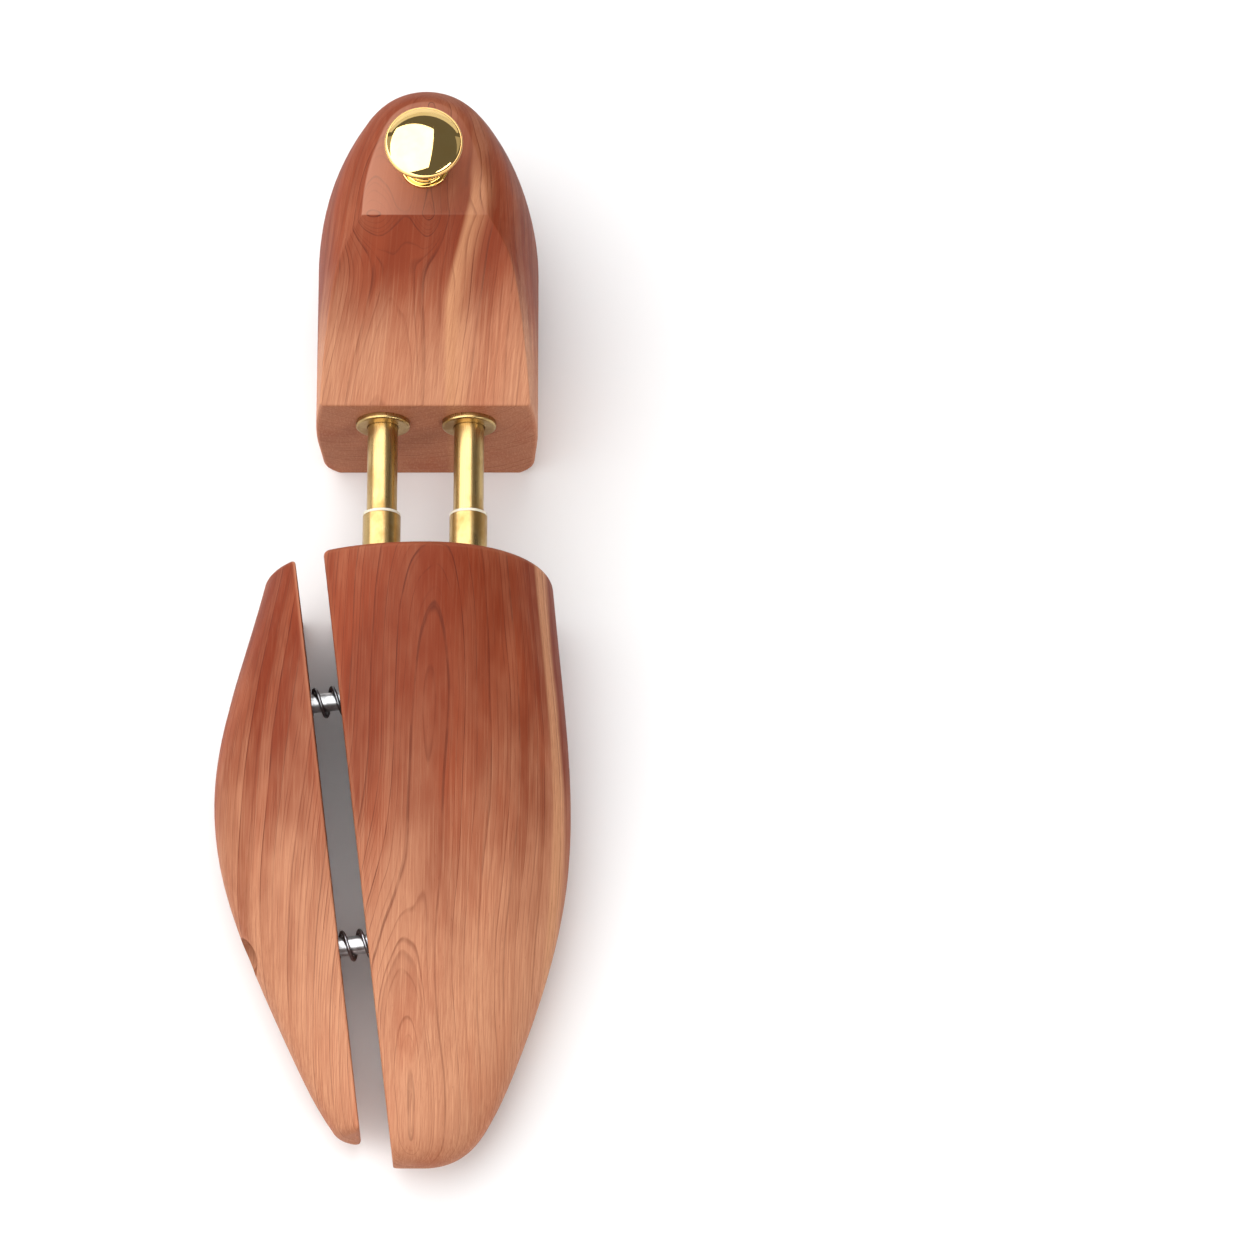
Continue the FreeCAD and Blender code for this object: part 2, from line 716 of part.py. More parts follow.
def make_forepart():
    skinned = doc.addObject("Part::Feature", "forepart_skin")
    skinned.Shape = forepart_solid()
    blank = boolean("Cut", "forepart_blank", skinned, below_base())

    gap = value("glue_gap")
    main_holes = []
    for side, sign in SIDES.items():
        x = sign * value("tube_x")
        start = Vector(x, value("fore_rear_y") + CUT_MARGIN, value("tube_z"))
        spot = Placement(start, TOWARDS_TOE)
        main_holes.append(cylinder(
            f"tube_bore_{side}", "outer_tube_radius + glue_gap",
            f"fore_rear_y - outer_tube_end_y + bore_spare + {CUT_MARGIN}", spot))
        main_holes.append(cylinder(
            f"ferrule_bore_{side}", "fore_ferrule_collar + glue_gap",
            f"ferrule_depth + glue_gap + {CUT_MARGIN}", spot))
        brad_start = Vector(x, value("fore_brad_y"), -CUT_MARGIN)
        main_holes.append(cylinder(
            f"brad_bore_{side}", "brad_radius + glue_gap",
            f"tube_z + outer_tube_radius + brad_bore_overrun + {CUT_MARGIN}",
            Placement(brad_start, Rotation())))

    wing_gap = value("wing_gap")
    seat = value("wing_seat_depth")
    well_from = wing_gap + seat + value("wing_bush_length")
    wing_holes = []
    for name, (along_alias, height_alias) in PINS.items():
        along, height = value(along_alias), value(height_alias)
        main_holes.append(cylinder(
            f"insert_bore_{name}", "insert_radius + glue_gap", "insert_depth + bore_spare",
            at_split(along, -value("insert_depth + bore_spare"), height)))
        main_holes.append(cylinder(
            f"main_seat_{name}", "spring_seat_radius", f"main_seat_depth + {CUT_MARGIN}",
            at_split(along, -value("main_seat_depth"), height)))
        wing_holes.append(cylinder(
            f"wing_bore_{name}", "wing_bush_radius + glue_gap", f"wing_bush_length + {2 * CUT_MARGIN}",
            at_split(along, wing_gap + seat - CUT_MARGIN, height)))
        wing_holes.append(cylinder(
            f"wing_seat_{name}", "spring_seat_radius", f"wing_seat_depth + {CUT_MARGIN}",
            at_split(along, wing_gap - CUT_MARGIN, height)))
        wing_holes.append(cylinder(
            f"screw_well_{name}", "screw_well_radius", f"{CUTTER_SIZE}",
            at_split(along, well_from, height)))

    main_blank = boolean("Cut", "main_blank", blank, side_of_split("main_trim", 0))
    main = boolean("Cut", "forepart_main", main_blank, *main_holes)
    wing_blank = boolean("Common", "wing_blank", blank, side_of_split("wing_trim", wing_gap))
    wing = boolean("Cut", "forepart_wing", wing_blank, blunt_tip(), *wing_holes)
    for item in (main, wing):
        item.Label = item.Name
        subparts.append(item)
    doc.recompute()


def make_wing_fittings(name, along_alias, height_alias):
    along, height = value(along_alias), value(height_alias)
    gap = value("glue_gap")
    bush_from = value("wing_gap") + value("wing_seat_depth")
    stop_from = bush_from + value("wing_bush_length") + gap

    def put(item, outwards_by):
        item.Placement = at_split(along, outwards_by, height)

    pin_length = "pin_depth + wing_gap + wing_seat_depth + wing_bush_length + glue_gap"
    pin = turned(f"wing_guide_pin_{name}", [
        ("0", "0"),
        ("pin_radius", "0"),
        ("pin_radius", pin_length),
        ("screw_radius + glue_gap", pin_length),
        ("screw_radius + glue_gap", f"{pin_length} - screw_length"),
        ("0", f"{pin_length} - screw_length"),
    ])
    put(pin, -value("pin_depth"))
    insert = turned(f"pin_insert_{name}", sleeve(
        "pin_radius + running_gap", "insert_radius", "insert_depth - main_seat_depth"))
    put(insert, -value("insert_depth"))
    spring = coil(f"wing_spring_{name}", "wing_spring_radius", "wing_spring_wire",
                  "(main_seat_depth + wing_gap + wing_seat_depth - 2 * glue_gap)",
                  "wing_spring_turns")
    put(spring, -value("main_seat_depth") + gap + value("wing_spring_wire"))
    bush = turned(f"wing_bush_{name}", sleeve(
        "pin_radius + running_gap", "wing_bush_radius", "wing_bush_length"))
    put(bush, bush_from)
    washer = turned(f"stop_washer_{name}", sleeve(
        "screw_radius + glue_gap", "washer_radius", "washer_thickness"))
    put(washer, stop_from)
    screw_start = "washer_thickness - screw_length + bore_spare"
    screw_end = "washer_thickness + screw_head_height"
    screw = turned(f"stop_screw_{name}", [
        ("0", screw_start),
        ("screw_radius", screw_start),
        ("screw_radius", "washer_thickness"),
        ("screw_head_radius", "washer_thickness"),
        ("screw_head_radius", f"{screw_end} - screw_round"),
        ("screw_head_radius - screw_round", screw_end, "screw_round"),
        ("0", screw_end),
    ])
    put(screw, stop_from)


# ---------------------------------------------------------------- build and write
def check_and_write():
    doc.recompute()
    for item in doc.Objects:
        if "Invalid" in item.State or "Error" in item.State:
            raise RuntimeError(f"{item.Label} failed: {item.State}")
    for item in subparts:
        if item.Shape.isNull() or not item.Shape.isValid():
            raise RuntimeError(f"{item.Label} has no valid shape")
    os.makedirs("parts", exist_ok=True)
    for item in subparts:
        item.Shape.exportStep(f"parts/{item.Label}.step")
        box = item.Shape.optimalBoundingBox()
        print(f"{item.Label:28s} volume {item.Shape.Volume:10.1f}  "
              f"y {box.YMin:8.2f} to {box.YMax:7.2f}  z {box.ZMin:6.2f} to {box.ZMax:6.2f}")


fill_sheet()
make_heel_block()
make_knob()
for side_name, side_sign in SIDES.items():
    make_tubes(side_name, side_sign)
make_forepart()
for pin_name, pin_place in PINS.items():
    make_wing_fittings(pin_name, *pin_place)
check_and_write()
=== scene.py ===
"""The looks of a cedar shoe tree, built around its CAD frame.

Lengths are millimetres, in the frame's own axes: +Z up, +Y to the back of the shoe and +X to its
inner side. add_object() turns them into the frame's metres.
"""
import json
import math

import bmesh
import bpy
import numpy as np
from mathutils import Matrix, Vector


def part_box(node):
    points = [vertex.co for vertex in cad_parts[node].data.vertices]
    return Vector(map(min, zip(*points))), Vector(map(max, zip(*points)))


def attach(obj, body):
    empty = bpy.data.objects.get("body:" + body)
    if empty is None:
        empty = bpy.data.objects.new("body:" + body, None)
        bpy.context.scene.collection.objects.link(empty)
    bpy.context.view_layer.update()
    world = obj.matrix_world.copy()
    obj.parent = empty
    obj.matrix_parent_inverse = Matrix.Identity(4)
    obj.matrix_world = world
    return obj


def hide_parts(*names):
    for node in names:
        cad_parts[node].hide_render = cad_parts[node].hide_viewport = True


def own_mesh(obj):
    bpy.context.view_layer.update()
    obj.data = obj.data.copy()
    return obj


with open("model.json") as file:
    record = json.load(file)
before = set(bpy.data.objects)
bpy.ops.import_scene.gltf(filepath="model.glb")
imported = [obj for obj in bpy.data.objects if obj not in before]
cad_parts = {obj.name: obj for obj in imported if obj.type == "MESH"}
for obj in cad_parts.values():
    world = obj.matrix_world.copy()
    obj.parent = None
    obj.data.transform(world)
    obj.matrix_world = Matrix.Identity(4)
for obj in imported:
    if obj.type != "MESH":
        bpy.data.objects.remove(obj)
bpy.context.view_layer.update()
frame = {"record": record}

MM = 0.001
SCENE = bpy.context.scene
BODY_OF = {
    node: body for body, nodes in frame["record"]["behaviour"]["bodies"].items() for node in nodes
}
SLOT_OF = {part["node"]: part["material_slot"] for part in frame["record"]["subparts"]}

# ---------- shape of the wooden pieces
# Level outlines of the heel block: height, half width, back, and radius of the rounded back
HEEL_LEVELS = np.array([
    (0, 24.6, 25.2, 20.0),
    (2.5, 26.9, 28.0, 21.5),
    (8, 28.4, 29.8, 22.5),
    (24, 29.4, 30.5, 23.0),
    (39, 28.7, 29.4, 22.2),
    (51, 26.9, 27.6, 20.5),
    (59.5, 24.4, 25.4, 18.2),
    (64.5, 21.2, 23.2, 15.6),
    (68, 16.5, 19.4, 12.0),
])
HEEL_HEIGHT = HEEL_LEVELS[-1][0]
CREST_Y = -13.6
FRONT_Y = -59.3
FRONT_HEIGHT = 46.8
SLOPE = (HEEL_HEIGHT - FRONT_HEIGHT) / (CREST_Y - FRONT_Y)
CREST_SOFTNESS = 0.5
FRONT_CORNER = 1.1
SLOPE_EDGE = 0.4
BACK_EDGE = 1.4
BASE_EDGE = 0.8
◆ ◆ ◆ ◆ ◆
→ What to produce
Each line from the one containing "fill_sheet()" through the one containing "if empty is" must be retyped exactly, the first and last of these included.

→ Answer for the task
fill_sheet()
make_heel_block()
make_knob()
for side_name, side_sign in SIDES.items():
    make_tubes(side_name, side_sign)
make_forepart()
for pin_name, pin_place in PINS.items():
    make_wing_fittings(pin_name, *pin_place)
check_and_write()
=== scene.py ===
"""The looks of a cedar shoe tree, built around its CAD frame.

Lengths are millimetres, in the frame's own axes: +Z up, +Y to the back of the shoe and +X to its
inner side. add_object() turns them into the frame's metres.
"""
import json
import math

import bmesh
import bpy
import numpy as np
from mathutils import Matrix, Vector


def part_box(node):
    points = [vertex.co for vertex in cad_parts[node].data.vertices]
    return Vector(map(min, zip(*points))), Vector(map(max, zip(*points)))


def attach(obj, body):
    empty = bpy.data.objects.get("body:" + body)
    if empty is None:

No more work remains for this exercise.